Here’s the quick version: We won’t have any new stock on dividers or lump hammers until January at the earliest. We are working hard to build up inventory on these items, here are some details.
On lump hammers, we have moved some of the finishing operations to the shop in Covington, Ky. Brendan Gaffney and Megan Fitzpatrick will be grinding the machined hammer heads, finishing the handles and assembling them. They are working on their first batch now.
This change will speed up production greatly. But changing our manufacturing process (and the holidays) have slowed us down. We had to move equipment, build new jigs and train Megan and Brendan.
On dividers, we have a large batch that is machined but needs to be finished and assembled. These were also snared in the equipment changes. Raney is setting up a new belt grinder in the Lab to complete the dividers and some future tools.
As soon as we have any new information we will post it here and on the Crucible blog.

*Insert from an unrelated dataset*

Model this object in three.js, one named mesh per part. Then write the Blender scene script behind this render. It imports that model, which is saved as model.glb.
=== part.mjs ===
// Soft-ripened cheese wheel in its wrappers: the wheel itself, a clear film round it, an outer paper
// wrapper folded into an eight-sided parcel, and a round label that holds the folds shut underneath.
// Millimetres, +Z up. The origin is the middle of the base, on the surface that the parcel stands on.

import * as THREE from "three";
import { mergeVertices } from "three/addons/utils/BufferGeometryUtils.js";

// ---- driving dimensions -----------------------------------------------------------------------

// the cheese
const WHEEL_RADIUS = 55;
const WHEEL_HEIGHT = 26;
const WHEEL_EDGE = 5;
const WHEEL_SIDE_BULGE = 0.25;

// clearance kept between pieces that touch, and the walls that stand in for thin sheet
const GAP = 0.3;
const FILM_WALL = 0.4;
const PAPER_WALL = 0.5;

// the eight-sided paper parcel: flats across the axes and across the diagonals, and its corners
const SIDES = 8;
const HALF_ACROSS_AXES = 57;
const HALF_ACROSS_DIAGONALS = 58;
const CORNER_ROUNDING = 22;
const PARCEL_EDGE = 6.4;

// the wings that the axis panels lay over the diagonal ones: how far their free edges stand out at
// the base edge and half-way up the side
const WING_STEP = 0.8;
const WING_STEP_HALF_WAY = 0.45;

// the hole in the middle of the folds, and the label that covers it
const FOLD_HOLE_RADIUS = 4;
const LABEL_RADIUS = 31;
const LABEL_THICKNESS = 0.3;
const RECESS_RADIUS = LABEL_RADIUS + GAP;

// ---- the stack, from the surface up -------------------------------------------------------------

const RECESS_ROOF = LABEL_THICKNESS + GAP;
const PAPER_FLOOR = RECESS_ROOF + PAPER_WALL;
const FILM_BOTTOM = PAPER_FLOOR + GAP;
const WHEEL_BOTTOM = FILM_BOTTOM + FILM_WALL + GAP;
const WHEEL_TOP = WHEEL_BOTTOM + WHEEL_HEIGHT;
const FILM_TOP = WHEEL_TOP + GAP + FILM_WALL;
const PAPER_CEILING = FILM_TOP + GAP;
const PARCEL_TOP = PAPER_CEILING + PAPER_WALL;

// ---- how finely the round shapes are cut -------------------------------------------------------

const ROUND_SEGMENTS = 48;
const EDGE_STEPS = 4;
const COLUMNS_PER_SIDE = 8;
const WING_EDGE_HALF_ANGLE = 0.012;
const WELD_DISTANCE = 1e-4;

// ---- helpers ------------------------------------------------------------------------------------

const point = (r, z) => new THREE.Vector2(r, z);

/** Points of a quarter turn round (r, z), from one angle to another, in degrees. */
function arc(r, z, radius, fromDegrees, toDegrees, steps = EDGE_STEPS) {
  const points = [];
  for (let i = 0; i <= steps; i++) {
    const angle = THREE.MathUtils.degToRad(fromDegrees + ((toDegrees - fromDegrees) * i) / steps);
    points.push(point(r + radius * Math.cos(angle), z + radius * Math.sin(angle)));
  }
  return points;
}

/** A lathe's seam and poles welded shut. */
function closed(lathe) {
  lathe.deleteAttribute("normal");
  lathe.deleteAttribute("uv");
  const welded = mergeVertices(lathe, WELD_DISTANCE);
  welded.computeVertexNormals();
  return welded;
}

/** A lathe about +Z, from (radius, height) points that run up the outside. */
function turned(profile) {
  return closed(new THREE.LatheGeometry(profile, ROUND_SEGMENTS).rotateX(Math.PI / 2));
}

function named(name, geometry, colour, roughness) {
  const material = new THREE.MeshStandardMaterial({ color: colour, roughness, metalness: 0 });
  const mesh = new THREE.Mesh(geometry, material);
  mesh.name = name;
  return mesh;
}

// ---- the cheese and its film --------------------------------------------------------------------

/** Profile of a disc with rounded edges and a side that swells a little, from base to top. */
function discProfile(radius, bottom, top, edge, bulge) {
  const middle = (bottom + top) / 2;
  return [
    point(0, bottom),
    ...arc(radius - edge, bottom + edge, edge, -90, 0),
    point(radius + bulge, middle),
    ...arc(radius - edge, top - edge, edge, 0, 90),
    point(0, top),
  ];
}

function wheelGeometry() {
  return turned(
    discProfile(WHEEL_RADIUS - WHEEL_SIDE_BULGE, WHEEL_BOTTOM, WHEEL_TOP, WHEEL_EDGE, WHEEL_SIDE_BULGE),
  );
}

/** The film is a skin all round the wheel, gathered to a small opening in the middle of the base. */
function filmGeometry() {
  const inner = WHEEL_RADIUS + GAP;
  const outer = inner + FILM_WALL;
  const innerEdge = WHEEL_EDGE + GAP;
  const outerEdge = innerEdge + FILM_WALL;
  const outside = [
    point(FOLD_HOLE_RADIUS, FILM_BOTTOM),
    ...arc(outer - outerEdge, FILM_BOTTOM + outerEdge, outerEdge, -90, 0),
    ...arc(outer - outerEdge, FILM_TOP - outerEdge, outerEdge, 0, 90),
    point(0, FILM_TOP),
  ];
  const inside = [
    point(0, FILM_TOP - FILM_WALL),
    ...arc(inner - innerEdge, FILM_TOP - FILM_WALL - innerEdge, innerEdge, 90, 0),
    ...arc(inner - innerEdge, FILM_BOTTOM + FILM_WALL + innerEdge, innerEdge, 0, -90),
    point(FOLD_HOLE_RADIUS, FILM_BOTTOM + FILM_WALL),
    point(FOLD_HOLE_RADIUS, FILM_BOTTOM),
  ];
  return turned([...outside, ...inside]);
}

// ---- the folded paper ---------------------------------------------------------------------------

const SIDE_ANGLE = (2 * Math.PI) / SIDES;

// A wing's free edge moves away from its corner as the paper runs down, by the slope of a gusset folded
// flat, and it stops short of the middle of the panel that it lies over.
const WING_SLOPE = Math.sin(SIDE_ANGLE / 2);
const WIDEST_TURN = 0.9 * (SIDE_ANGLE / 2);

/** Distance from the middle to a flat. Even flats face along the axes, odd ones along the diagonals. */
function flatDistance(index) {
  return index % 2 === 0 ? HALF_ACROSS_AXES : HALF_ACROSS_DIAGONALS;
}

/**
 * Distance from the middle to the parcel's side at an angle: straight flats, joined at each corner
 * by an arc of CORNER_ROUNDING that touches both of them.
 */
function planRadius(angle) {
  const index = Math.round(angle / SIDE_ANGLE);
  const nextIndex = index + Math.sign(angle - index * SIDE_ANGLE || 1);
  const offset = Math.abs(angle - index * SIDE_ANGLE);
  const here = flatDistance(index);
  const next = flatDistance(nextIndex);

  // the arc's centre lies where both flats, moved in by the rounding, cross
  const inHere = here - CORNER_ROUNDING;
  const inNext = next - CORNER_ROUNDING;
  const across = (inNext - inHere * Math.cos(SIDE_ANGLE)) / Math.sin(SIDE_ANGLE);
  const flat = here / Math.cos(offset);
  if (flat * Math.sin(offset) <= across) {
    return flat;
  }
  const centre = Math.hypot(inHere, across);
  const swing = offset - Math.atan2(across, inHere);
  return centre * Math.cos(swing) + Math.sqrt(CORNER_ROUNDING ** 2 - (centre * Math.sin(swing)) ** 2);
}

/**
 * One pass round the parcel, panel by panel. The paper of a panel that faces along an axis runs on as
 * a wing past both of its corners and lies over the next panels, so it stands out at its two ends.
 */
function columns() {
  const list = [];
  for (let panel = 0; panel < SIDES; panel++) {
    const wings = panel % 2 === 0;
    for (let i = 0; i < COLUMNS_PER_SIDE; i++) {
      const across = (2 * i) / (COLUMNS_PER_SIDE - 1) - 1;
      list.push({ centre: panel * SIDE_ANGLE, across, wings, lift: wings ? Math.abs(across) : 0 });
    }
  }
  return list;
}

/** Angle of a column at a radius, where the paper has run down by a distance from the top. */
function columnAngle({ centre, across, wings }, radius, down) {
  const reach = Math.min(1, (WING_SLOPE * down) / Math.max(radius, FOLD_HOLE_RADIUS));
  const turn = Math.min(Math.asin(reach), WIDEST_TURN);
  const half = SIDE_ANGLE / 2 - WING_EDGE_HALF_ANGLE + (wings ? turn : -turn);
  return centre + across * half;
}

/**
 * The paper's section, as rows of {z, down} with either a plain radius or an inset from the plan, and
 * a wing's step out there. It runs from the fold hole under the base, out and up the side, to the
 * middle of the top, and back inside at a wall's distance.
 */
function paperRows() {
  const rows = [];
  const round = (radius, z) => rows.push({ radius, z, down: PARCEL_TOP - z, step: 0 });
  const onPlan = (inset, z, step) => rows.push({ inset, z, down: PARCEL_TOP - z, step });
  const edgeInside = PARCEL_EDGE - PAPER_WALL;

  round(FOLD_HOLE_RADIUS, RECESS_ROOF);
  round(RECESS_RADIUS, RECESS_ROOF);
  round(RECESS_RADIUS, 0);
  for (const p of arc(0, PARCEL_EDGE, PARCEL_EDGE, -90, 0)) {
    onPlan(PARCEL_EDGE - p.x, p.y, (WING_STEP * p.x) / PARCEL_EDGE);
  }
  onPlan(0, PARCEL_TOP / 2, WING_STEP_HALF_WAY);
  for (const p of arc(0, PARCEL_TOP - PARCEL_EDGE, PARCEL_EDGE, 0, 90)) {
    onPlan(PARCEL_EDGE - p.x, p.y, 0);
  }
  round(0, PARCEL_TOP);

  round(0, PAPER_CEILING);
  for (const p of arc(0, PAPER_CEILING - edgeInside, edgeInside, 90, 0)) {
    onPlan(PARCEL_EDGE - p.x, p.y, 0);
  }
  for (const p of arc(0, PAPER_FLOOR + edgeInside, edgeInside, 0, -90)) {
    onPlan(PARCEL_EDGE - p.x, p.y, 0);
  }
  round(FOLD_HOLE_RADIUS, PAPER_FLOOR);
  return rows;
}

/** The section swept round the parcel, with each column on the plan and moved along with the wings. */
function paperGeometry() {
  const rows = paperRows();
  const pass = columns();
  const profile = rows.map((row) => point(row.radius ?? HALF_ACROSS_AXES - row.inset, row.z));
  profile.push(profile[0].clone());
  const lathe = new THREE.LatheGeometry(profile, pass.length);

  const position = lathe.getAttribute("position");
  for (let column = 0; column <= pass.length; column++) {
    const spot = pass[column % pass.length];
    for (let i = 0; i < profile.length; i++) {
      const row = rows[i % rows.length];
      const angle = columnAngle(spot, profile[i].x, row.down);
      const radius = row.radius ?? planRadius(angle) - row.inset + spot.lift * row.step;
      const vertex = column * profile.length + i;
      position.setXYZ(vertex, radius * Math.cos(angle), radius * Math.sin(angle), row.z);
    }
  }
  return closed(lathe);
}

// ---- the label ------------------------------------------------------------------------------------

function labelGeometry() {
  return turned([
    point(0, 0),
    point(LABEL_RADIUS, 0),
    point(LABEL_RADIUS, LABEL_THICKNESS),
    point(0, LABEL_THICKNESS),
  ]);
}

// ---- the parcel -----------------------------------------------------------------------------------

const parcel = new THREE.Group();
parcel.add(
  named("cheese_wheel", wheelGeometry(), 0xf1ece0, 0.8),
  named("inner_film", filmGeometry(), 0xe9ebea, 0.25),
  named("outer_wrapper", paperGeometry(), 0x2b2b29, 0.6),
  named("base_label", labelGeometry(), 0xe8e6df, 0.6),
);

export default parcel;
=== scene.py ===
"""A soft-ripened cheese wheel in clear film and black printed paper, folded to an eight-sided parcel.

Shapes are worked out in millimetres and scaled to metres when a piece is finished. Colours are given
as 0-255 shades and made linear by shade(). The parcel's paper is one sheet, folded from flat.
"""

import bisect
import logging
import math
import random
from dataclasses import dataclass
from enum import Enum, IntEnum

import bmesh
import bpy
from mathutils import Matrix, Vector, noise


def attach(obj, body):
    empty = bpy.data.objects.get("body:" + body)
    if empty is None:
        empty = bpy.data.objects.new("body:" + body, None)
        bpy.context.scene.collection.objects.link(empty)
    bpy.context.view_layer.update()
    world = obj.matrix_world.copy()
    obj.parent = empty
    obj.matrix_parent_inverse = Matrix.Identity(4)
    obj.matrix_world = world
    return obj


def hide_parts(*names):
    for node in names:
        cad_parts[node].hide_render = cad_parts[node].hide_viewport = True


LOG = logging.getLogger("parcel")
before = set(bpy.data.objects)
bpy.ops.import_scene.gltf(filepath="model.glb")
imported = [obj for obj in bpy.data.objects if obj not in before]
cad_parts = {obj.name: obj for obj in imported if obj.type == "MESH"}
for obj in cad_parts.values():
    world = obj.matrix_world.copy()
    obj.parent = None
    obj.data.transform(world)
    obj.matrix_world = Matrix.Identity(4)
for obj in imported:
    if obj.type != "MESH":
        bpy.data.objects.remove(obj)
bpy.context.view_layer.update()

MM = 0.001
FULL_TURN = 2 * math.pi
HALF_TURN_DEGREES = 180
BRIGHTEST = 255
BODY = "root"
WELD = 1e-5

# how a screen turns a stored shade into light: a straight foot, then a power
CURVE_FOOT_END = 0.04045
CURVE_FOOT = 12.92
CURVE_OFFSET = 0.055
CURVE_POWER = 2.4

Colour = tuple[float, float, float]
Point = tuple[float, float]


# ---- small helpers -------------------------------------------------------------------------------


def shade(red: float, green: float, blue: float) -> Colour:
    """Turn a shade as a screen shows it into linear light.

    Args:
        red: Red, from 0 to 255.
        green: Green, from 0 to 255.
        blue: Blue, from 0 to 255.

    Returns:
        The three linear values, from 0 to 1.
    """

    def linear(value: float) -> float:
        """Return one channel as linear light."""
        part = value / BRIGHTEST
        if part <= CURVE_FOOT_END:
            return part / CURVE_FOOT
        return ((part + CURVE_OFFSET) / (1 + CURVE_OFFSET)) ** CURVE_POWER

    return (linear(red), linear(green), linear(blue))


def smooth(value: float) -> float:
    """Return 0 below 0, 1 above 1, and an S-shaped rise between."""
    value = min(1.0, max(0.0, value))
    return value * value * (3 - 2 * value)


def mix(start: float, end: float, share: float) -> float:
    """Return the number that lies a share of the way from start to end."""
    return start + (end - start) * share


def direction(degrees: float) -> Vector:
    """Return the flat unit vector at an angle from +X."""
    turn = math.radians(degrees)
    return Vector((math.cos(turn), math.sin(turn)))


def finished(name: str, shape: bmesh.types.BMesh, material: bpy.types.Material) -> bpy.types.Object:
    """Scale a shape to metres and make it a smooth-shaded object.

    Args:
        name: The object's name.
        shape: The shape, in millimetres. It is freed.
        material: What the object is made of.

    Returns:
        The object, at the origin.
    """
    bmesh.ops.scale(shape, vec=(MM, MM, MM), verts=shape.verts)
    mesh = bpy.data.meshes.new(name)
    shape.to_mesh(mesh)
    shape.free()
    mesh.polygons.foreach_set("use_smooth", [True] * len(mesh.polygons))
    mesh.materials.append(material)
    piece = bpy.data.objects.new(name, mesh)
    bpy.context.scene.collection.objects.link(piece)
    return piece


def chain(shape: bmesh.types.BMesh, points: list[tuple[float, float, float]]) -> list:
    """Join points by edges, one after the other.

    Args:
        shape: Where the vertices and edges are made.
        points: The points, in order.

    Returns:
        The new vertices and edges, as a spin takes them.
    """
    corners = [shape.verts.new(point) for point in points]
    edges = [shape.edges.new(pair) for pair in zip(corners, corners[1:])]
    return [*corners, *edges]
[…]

Promise.
— Christopher Schwarz
7 thoughts on “Crucible Update on Dividers & Lump Hammers”
Both will be worth waiting for
Two words: child labor.
So ya’ll have evolved from a shop to a lab?? Sweet. I’ll be looking for a tour next time I’m that way.

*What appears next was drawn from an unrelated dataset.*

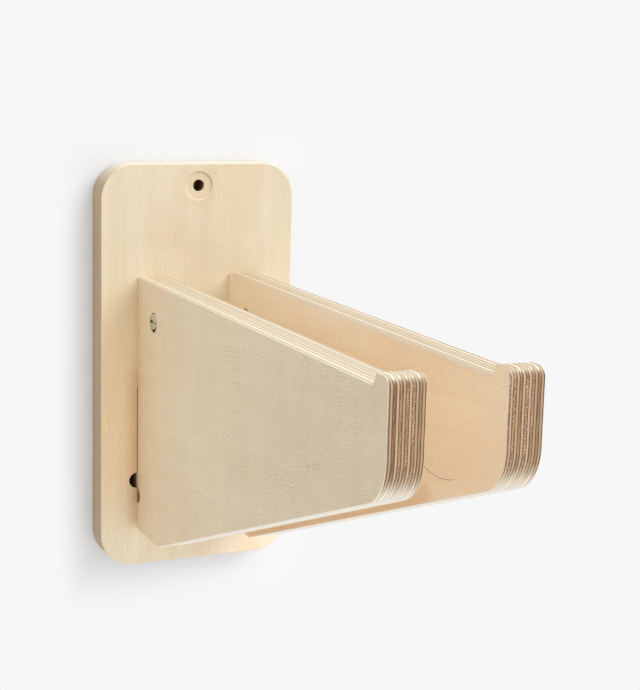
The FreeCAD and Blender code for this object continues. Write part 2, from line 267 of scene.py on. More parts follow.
def split(vector):
    return addNode("ShaderNodeSeparateXYZ", {0: vector}).outputs


def joined(x, y, z):
    return addNode("ShaderNodeCombineXYZ", {0: x, 1: y, 2: z}).outputs[0]


def objectPoint():
    return addNode("ShaderNodeTexCoord").outputs["Object"]


def blend(factor, first, second, mode="MIX"):
    return addNode("ShaderNodeMix", {0: factor, 6: first, 7: second},
                   data_type="RGBA", blend_type=mode).outputs[2]


def shaded(color, value, factor=1.0):
    # the colour multiplied by a grey value
    grey = addNode("ShaderNodeCombineColor", {0: value, 1: value, 2: value}).outputs[0]
    return blend(factor, color, grey, "MULTIPLY")


def either(factor, first, second):
    # first + factor * (second - first)
    return addNode("ShaderNodeMix", {0: factor, 2: first, 3: second}, data_type="FLOAT").outputs[0]


def fade(value, low, high, start=0.0, end=1.0):
    # start below low, end above high, and a smooth step between
    return addNode("ShaderNodeMapRange",
                   {"Value": value, "From Min": low, "From Max": high, "To Min": start, "To Max": end},
                   interpolation_type="SMOOTHSTEP").outputs["Result"]


def noise(vector, scale, detail, roughness=0.5):
    return addNode("ShaderNodeTexNoise", {"Vector": vector, "Scale": scale, "Detail": detail,
                   "Roughness": roughness}).outputs[0]


def grain(vector, along, across, through, *texture):
    # noise on a stretched vector; texture is the noise's scale, detail and roughness
    return noise(stretch(vector, along, across, through), *texture)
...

Thanks for the tool update. Wink
Grinding metal and cutting wood in the same space is really problematic, sparks and grit just get everywhere as I’m sure you know. It’s something I need to sort out for my own small shop. I hope you have a decent separate fireproof dust collector for the grinder. Best of luck for the new setup!

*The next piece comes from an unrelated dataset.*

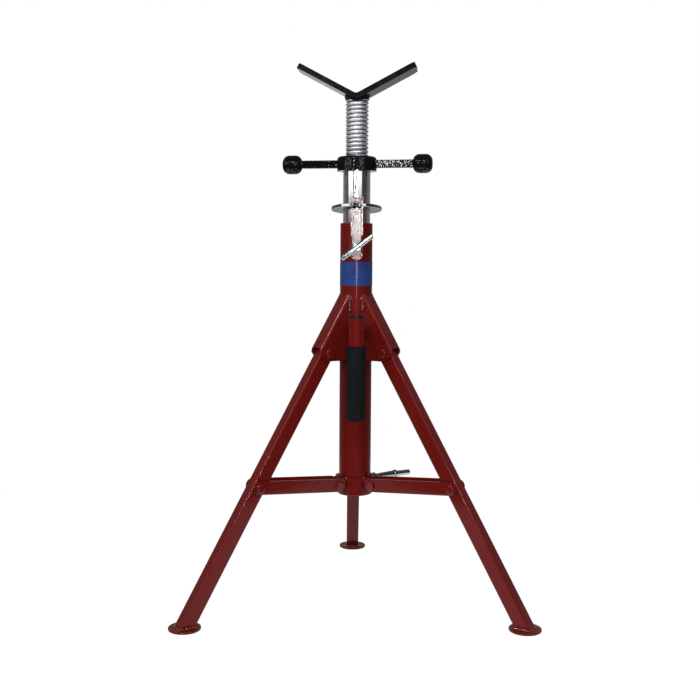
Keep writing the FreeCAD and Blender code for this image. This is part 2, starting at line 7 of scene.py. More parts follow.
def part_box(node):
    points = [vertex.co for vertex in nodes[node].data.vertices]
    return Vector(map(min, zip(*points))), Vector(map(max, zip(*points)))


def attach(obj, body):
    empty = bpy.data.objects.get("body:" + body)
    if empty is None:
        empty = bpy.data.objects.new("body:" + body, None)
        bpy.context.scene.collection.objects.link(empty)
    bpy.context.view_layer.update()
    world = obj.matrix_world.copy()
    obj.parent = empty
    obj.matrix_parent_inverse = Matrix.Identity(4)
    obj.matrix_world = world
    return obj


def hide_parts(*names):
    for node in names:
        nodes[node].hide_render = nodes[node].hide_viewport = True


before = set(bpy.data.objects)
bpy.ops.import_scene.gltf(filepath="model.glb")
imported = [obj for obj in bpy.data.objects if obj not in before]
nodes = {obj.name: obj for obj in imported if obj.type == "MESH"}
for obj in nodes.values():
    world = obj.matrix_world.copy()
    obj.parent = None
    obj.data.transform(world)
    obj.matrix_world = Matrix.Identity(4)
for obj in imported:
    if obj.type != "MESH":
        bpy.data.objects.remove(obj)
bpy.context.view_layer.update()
legAzimuths = {"rear": 90.0, "left": 210.0, "right": 330.0}
mm = 0.001


# one node of a shader tree, with its settings and fixed socket values
def addNode(tree, kind, sockets=None, **settings):
    node = tree.nodes.new(kind)
    for name, value in settings.items():
        setattr(node, name, value)
    for name, value in (sockets or {}).items():
        node.inputs[name].default_value = value
    return node


def rgba(colour):
    return (colour[0], colour[1], colour[2], 1.0)


# a shader with its fixed socket values taken from a finish
def startMaterial(name, look, sockets):
    material = bpy.data.materials.new(name)
    material.use_nodes = True
    tree = material.node_tree
    tree.nodes.clear()
    values = {socket: look[key] for socket, key in sockets.items()}
    shader = addNode(tree, "ShaderNodeBsdfPrincipled", values)
    output = addNode(tree, "ShaderNodeOutputMaterial")
    tree.links.new(shader.outputs["BSDF"], output.inputs["Surface"])
    coords = addNode(tree, "ShaderNodeTexCoord")
    return material, tree, shader, coords.outputs["Object"]


# a noise with so many lumps to the metre, drawn out where its stretch is below 1
def addNoise(tree, place, scale, detail=3.0, roughness=0.55, stretch=None):
    if stretch:
        mapping = addNode(tree, "ShaderNodeMapping", {"Scale": stretch})
        tree.links.new(place, mapping.inputs["Vector"])
        place = mapping.outputs["Vector"]
    grain = addNode(tree, "ShaderNodeTexNoise",
                    {"Scale": scale, "Detail": detail, "Roughness": roughness})
    tree.links.new(place, grain.inputs["Vector"])
    return grain.outputs["Fac"]


def addBump(tree, shader, height, depth):
    bump = addNode(tree, "ShaderNodeBump", {"Distance": depth, "Strength": 1.0})
    tree.links.new(height, bump.inputs["Height"])
    tree.links.new(bump.outputs["Normal"], shader.inputs["Normal"])
    tree.links.new(bump.outputs["Normal"], shader.inputs["Coat Normal"])


# the coat's weight comes and goes in fine spots
def addSpots(tree, place, shader, look):
    spots = addNoise(tree, place, look["spotScale"])
    weight = spread(tree, spots, *look["coatSpots"], *look["spotEdge"])
    tree.links.new(weight, shader.inputs["Coat Weight"])


# a value moved from one range to another and held inside it
def spread(tree, source, low, high, fromLow=0.3, fromHigh=0.7):
    ranged = addNode(tree, "ShaderNodeMapRange", {
        "From Min": fromLow, "From Max": fromHigh, "To Min": low, "To Max": high})
    tree.links.new(source, ranged.inputs["Value"])
    return ranged.outputs["Result"]


def combine(tree, operation, first, second, clamp=False):
    node = addNode(tree, "ShaderNodeMath", operation=operation, use_clamp=clamp)
    for socket, value in zip(node.inputs, (first, second)):
        if isinstance(value, float):
            socket.default_value = value
        else:
            tree.links.new(value, socket)
    return node.outputs["Value"]


def splitAxes(tree, place):
    split = addNode(tree, "ShaderNodeSeparateXYZ")
    tree.links.new(place, split.inputs[0])
    return split.outputs


# low where the mask is 0 and high where it is 1; low may be another mix
def mixColours(tree, mask, low, high):
    mix = addNode(tree, "ShaderNodeMix", data_type="RGBA")
    tree.links.new(mask, mix.inputs[0])
    lowSocket, highSocket = mix.inputs[6], mix.inputs[7]  # the two sockets that hold colours
    if isinstance(low, tuple):
        lowSocket.default_value = rgba(low)
    else:
        tree.links.new(low, lowSocket)
    highSocket.default_value = rgba(high)
    return mix.outputs[2]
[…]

Yup. We are walling off the area with plastic curtains used in body shops. Plus a separate dust system. And a parts washer to remove oil, which encourages fire. We went though all this in setting up the Lab.
I must say, the lump hammer has become my favourite tool to hold and use. Not just hold and admire, hold and use. Holding and admiring is lovely, as it is it a wonderfully designed piece of kit. But the last couple of weeks I combined my admiration with use. I have laid down a sub floor in my shop. I used 2’x2′ prefab interlocking (plastic base, and OSB top) subfloor panels over concrete. Once I started using Lumpy to lock in the panels, it was love at first swing. Wow. How could such a simple tool morph into an extension of my body? I was amazed, and in love. Swing away boys……. swing away…….
Mr. Bill, your note about prefab subfloor panels may be just the thing I’ve been searching for my garage wood shop… thanks!